Thirteen weeks into her pregnancy with her daughter, McCain was told it was likely her baby would have the genetic condition. Another test ultimately confirmed her unborn child had Down syndrome.
“At that stage, I was halfway through my pregnancy, and my doctor was advising me to terminate the baby,” she said.
“Being told to terminate your baby by a doctor makes you doubt whether you’re making the right decision.”
McCain told The New Daily that when she first saw her daughter, who was eight at the time of publication, she saw “this perfect little baby”.
“I didn’t feel any regret.

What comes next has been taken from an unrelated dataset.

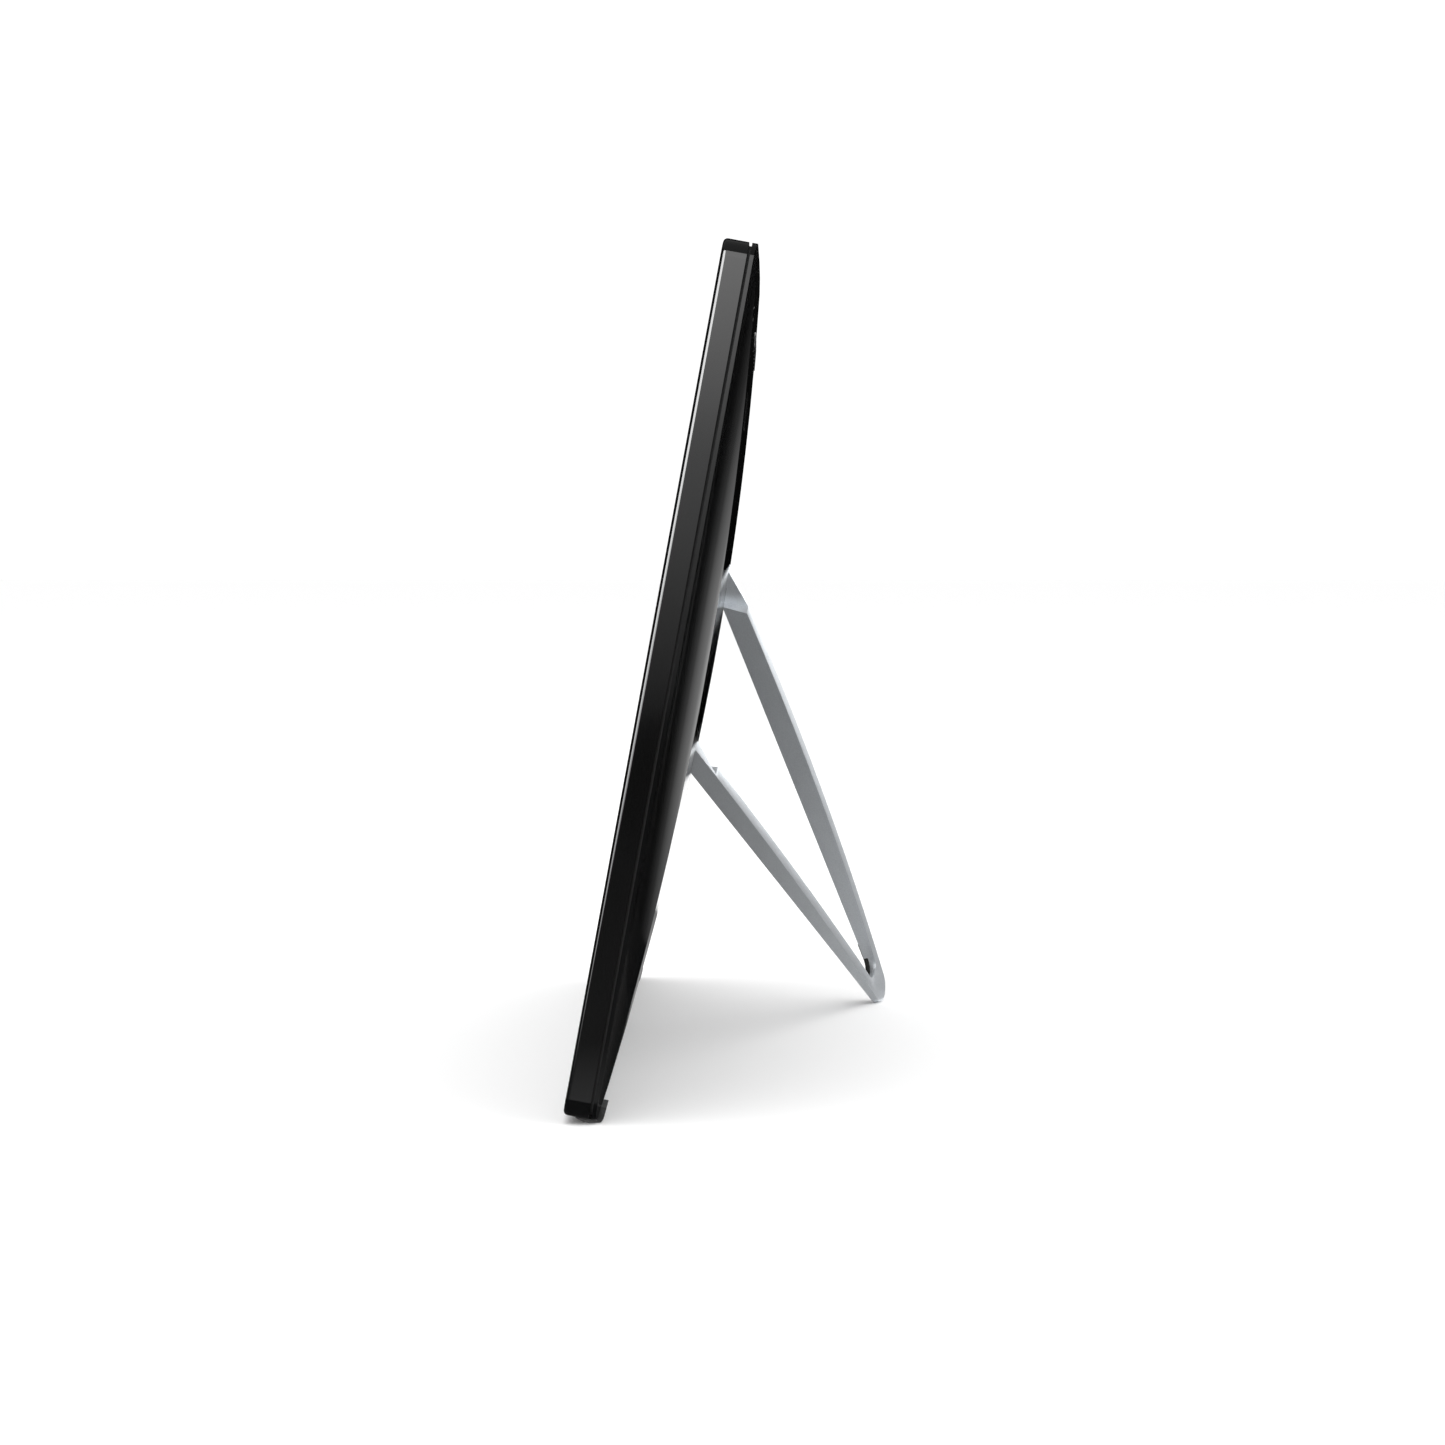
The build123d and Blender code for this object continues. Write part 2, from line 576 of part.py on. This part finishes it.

I knew I’d made the right decision.”
For University of Sydney bioethicist Dr Tereza Hendl, these high rates of termination beg questions about the stigma of intellectual impairments.
“There are serious ethical concerns,” she said. “A woman who decides to have a child with Down syndrome can be stigmatised and labeled as a ‘burden on society’. In the future, families with children with Down syndrome could find it hard to find social support.”
A majority of Australian women who received a diagnosis of Down syndrome during their pregnancy said the prenatal care they received after that diagnosis was ‘poor’ or ‘very poor’. Many felt pressured to terminate, and were given only worst case scenarios for their child’s future.
When asked about Iceland’s rates of Down syndrome, geneticist Kari Stefansson told CBS News, “I don’t think there’s anything wrong with aspiring to have healthy children, but how far we should go in seeking those goals is a fairly complicated decision.”